Это прозвучало жестоко, но Жозефина знала, что Баррас прав. Она безрассудно транжирила деньги, которые не переводились у нее только потому, что ее мужем был Наполеон Бонапарт. После развода ее наверняка ждет долговая тюрьма…
У Жозефины не было выхода – ей пришлось капитулировать. Но она поставила условие: лейтенант Ипполит Шарль отправится вместе с ней и займет соответствующий пост в Итальянской армии.
От такого нахальства Баррас на мгновение потерял дар речи. Он ошеломленно уставился на свою бывшую любовницу, а когда наконец пришел в себя, то спросил:
– А что будет, если Бонапарт узнает о твоей связи с этим человеком?

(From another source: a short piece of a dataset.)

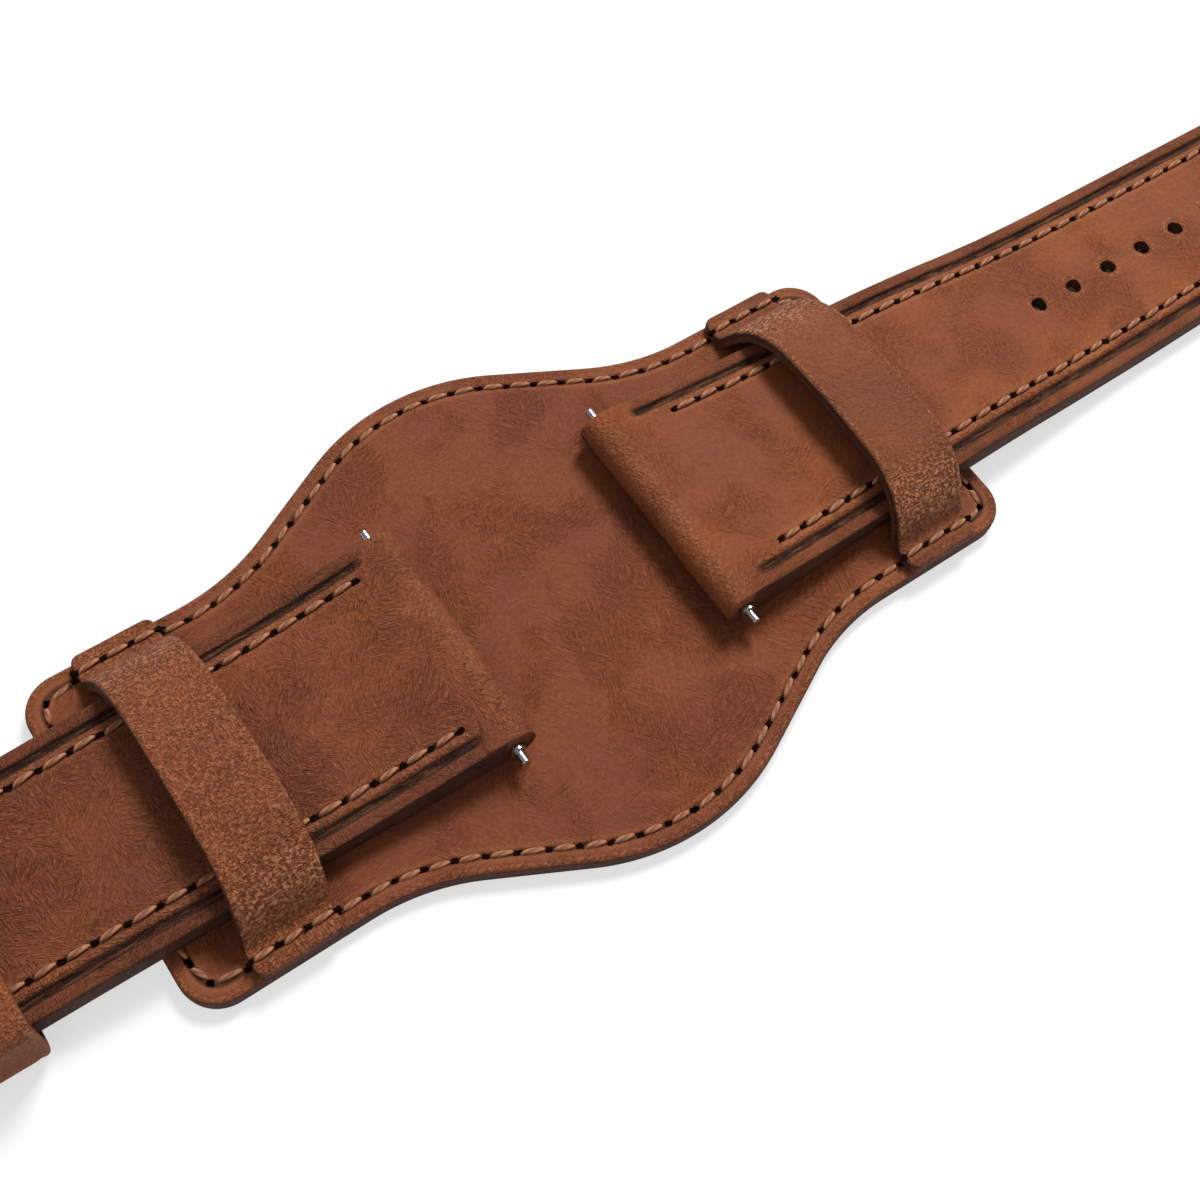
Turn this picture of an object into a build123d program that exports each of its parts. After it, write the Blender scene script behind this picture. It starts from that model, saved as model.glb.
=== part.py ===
from build123d import *
import os
from math import asin, atan2, cos, degrees, pi, radians, sin, sqrt

# A two-piece leather watch strap on a bund pad, in millimetres. The strap runs along X, its holes
# towards +X and its buckle towards -X. The origin is the centre of the pad's underside.

# %% Pad
pad_length = 87.6
pad_end_width = 33.6
pad_middle_width = 51.5
swell_length = 56.0
swell_radius_share = 0.9
pad_corner_radius = 3.6
pad_top_thickness = 1.1
pad_lining_thickness = 0.9
filler_thickness = 0.4
filler_inset = 3.6
edge_bevel = 0.3
pad_thickness = pad_top_thickness + pad_lining_thickness

# %% Thread
stitch_pitch = 2.75
stitch_thickness = 0.42
stitch_width = 0.55
stitch_seat = 0.24
pitch_parts = 5
seam_channel_width = 0.95
seam_channel_slack = 0.05
stitch_share = 0.76
pad_seam_inset = 1.6
corner_stitch_share = 0.65
strap_seam_inset = 3.1

# %% Bridges that hold the straps on the pad
bridge_width = 8.0
tip_bridge_x = 31.0
buckle_bridge_x = 30.2
bridge_lean = 1.2
bridge_leather = 0.7
bridge_lining = 0.45
bridge_flange = 2.1
bridge_foot_radius = 0.8
bridge_wall_angle = 60.0
bridge_wall_length = 1.2
bridge_shoulder_radius = 7.8
bridge_crown_angle = 3.0
bridge_thickness = bridge_leather + bridge_lining

# %% Straps
strap_gap = 0.2
lug_radius = 2.1
lug_flat = 3.2
lug_taper = 9.3
fold_length = 12.0
lining_thickness = 0.9
core_thickness = 0.8
core_inset = 4.2
core_start = 16.0
bend_run = 3.0
rail_width = 1.2
rail_drop = 0.3
groove_width = 0.8
groove_depth = 0.5
groove_start = 3.4
strap_thickness = 3.1
bar_clearance = 0.08

# %% Tip strap
tip_bar_x = 14.6
tip_seam_start = 6.4
tip_length = 108.0
tip_lug_width = 23.4
tip_middle_width = 20.3
tip_end_width = 18.4
tip_middle_share = 0.44
tip_round = 12.0
tip_thickness = 2.8
tip_droop_start = 32.5
tip_droop_end = 49.0
tip_floor = 0.3
hole_margin = 25.8
hole_pitch = 5.0
hole_count = 8
hole_radius = 0.85

# %% Buckle strap
buckle_bar_x = 10.4
buckle_seam_start = 3.6
buckle_length = 75.0
buckle_lug_width = 23.4
buckle_end_width = 19.8
buckle_droop_start = 36.6
buckle_droop_end = 48.0
buckle_floor = 1.7
buckle_loop_radius = 1.55
buckle_fold_length = 10.0
tang_slot_width = 3.2
tang_slot_length = 5.0

# %% Keepers
keeper_leather = 1.2
keeper_width = 6.5
keeper_side_gap = 0.7
keeper_corner_radius = 2.2
keeper_gap = 0.2
fixed_keeper_gap = 0.03
fixed_keeper_margin = 8.0
keeper_spacing = 10.1

# %% Spring bars
bar_tip_radius = 0.4
bar_tip_length = 1.2
bar_collar_radius = 0.8
bar_collar_thickness = 0.25
bar_neck_radius = 0.58
bar_neck_length = 0.3
bar_shank_radius = 0.58
bar_shank_gap = 0.05
bar_head_radius = 0.7
bar_head_length = 0.6
bar_head_gap = 0.05
bar_crimp_length = 0.4
bar_tube_radius = 0.9
bar_wall = 0.15
bar_travel = 1.1
lug_bar_span = 26.8
coil_radius = 0.68
coil_wire = 0.15

# %% Buckle
buckle_window_width = 20.6
buckle_side_width = 2.3
buckle_frame_length = 13.5
buckle_front_width = 2.6
buckle_front_thickness = 1.5
buckle_ear_radius = 1.3
buckle_corner_radius = 3.0
table_gap = 0.1
buckle_pin_hold = 1.0
buckle_pin_clearance = 0.06
tang_width = 2.2
tang_thickness = 0.75
tang_bevel = 0.4
tang_eye_clearance = 0.07
tang_overhang = 0.5

# %% Overrun of cutting shapes
over = 4.0

seam_radius = pad_corner_radius - pad_seam_inset
strap_floor = pad_thickness + strap_gap
bar_height = strap_floor + lug_radius
buckle_pin_height = buckle_floor + buckle_loop_radius

os.makedirs("parts", exist_ok=True)


def save(builder, name):
    """Labels one finished piece and writes it."""
    builder.part.label = name
    export_step(builder.part, f"parts/{name}.step")


def smooth(value, start, end):
    """Runs from 0 at start to 1 at end, level at both."""
    share = min(max((value - start) / (end - start), 0), 1)
    return share * share * (3 - 2 * share)


# %% Pad outline: parallel bands at both ends and a round swell under the watch, of arcs and straight runs
def swell_turn():
    """Radius of the swell's arcs, and the slope in degrees of the straight run between them."""
    rise = (pad_middle_width - pad_end_width) / 2
    run = swell_length / 2
    radius = swell_radius_share * (run * run + rise * rise) / (4 * rise)
    between = atan2(2 * radius - rise, run)
    return radius, degrees(asin(2 * radius / sqrt(run * run + (2 * radius - rise) ** 2)) - between)


def swell_edge(inset):
    """The swell's edge from its foot to its crest, moved in: two arc ends and an arc middle for each arc."""
    radius, slope = swell_turn()
    foot = (swell_length / 2, pad_end_width / 2 + radius)
    crest = (0, pad_middle_width / 2 - radius)

    def on_foot(angle):
        return foot[0] - (radius + inset) * sin(radians(angle)), foot[1] - (radius + inset) * cos(radians(angle))

    def on_crest(angle):
        return crest[0] + (radius - inset) * sin(radians(angle)), crest[1] + (radius - inset) * cos(radians(angle))

    return ([on_foot(0), on_foot(slope / 2), on_foot(slope)], [on_crest(slope), on_crest(slope / 2), on_crest(0)])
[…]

– Да ничего не будет, – зло бросила женщина. – Бонапарту и в голову не придет подозревать меня в измене, а Ипполита он прежде никогда не видел…
И Баррас уступил.
Однако Жозефина не спешила с отъездом. Она пробыла в Париже еще две недели. Прощальные обеды, балы и вечера, веселые и легкомысленные, так приятно ее развлекали, что каждое утро она восклицала:
– Я непременно уеду, но только завтра!
По вечерам среди мужчин с прическами «а-ля собачьи уши», мужчин, задыхавшихся в тесных галстуках, которые упирались в подбородок, и высоченных воротничках, которые мешали повернуть голову, появлялась Жозефина – без нижнего белья, в одном только корсете и панталонах телесного цвета, в наброшенной сверху греческой тунике из тончайшего светлого муслина, сквозь который просвечивало обольстительное тело. Кисти рук и щиколотки украшало множество строгих античных браслетов, на каждом пальце ног (без чулок, в легких сандалиях) блестело кольцо с бриллиантом или драгоценной камеей.